The grand Kedleston Hall, home of the Curzon family for 800 years, is just two miles away (National Trust).
There are a few cafés, pubs and shops along and just off Town Street before setting off. The Weston Centre on the right off Tamworth Street (and adjacent to the Viceroy Restaurant), is a day centre for elderly people and also serves as a village hall, where coffee is available 10.00 am to 12.00 noon Mondays to Fridays, everyone welcome, and ideal for a quick drink before setting off.
A quiet and pretty village. No facilities.
The route passes between, and a short distance from, Cowers Lane (East along the A517) and Turnditch (West along the A517). Cowers Lane is little more than a road junction where the A517 and B5023 cross, and where you can catch the bus to Duffield or Wirksworth; the adjacent Railway Inn serves meals (carvery) at lunchtime. Turnditch is a village strung out along the A517; there are two pubs, the Cross Keys near to the route and the Tiger at the far end of the village. Shottle Station is also on the A517; (note: entrance is on the SOUTH side of the road although the station is on the North side; coming from Duffield turn right off the path onto the A517, then after 100 yards right again down steps to go under the road).
This is just over halfway along the route. The walk does not pass through the village, but it is just a short detour. There is a small village shop, no pub or café.
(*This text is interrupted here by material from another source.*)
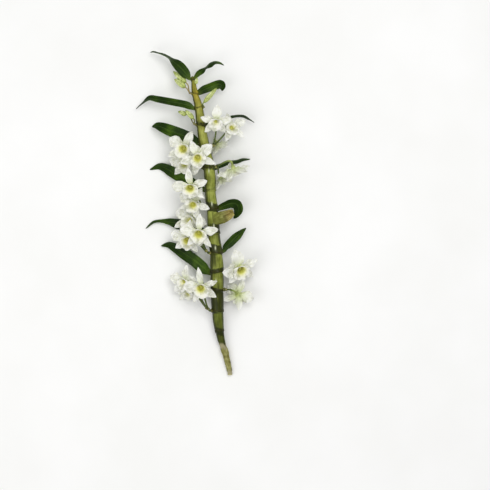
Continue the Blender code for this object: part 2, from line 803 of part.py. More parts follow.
def main():
    for old in list(bpy.data.objects):
        bpy.data.objects.remove(old, do_unlink=True)

    origin = link(bpy.data.objects.new("stem_origin", None))
    leaf_material = make_material("leaf green", LEAF_LOOK)
    stalk_material = make_material("stalk olive", STALK_LOOK)
    bud_material = make_material("bud lime", BUD_LOOK)
    bloom_material = make_material("petal white", BLOOM_LOOK)

    finish(make_cane(), origin, make_material("cane olive", CANE_LOOK))
    sheath = blade("dry_sheath", SHEATH_LINE, SHEATH_ROWS, SHEATH_FOLD, SHEATH_THICK)
    finish(sheath, origin, make_material("sheath tan", SHEATH_LOOK))
    for name, line in LEAVES.items():
        finish(make_leaf(name, line), origin, leaf_material)
    for name, row in BLOOMS.items():
        finish(make_bloom(name, row), origin, bloom_material)
    for name, (base, tip, radius) in BUDS.items():
        finish(make_bud(name, base, tip, radius), origin, bud_material)
    for name, (ring, side, rise, names) in BLOOM_STALKS.items():
        ends = [bloom_end(BLOOMS[each], bow) for each, bow in names]
        stalk = make_stalk(name, ring, side, rise, ends, 1.0)
        finish(stalk, origin, stalk_material)
    for name, (ring, side, rise, names) in BUD_STALKS.items():
        ends = [bud_end(BUDS[each], bow) for each, bow in names]
        stalk = make_stalk(name, ring, side, rise, ends, BUD_STALK_SLIM)
        finish(stalk, origin, stalk_material)
    move_to_frame(origin)


main()
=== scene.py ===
import math
import random
import bpy
from mathutils import Matrix, Vector, noise


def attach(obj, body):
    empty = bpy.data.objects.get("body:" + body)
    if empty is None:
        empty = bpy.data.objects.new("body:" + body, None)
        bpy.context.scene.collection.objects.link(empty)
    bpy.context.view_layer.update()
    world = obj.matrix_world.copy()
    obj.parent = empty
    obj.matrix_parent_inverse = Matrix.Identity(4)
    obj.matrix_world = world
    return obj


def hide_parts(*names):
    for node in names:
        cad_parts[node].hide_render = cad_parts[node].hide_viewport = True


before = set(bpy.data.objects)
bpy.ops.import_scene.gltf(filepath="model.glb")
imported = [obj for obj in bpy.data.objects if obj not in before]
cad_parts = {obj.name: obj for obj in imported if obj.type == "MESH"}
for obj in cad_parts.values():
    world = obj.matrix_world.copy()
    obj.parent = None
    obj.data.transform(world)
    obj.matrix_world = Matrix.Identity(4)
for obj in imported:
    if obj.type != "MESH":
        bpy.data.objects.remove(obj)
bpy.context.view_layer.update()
bpy.ops.object.select_all(action="DESELECT")
print("frame loaded,", len(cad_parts), "nodes")

# The plan is the photograph's own grid, x to the right and y down, and heights are in mm
stem = {
    "step": 1.5,  # mm in one step of the plan
    "middle": (293.8572, 320.0504),  # mm from the plan's corner to the middle of the stem's box
    "frameSteps": 490,  # steps across the picture
}
mm = 0.001


def plan(x, y, z):
    right, down = stem["middle"]
    return Vector((x * stem["step"] - right, down - y * stem["step"], z)) * mm


def smoothLine(rows, t):
    # the place t, 0 to 1, on the smooth line through equal rows of numbers
    place = t * (len(rows) - 1)
    i = min(int(place), len(rows) - 2)
    f = place - i
    near = [rows[max(i - 1, 0)], rows[i], rows[i + 1], rows[min(i + 2, len(rows) - 1)]]
    point = []
    for a, b, c, d in zip(*near):
        value = 2 * b + (c - a) * f + (2 * a - 5 * b + 4 * c - d) * f * f
        value += (3 * b - a - 3 * c + d) * f * f * f
        point.append(value / 2)
    return point


def slopeAt(stops, i):
    before = stops[max(i - 1, 0)]
    after = stops[min(i + 1, len(stops) - 1)]
    return (after[1] - before[1]) / (after[0] - before[0])


def profile(stops, u):
    # the value at u on the soft curve through (place, value) stops
    i = 0
    while i < len(stops) - 2 and u > stops[i + 1][0]:
        i += 1
    u0, v0 = stops[i]
    u1, v1 = stops[i + 1]
    wide = u1 - u0
    t = min(max((u - u0) / wide, 0), 1)
    a = slopeAt(stops, i) * wide
    b = slopeAt(stops, i + 1) * wide
    return v0 + a * t + (3 * (v1 - v0) - 2 * a - b) * t * t + (a + b - 2 * (v1 - v0)) * t**3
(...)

The walk goes very close to the railway station; continue past the station to the main road for the village and buses.
If you get this far you have finished the walk!
Wirksworth is the oldest recorded town in the Peak District, with a charter dating back to 835. Probably a Roman settlement originally, it developed as a major centre for mining and stone quarries. St Mary's Church dates from around 650.
Try to allow some time to explore the backstreets, also the Heritage Centre (open in Summer). The railway station, base of the Ecclesbourne Valley Railway, is worth visiting (even if you are not catching the train). There is a market on Tuesdays; the market charter was granted in 1306. And there are numerous cafés, pubs and restaurants.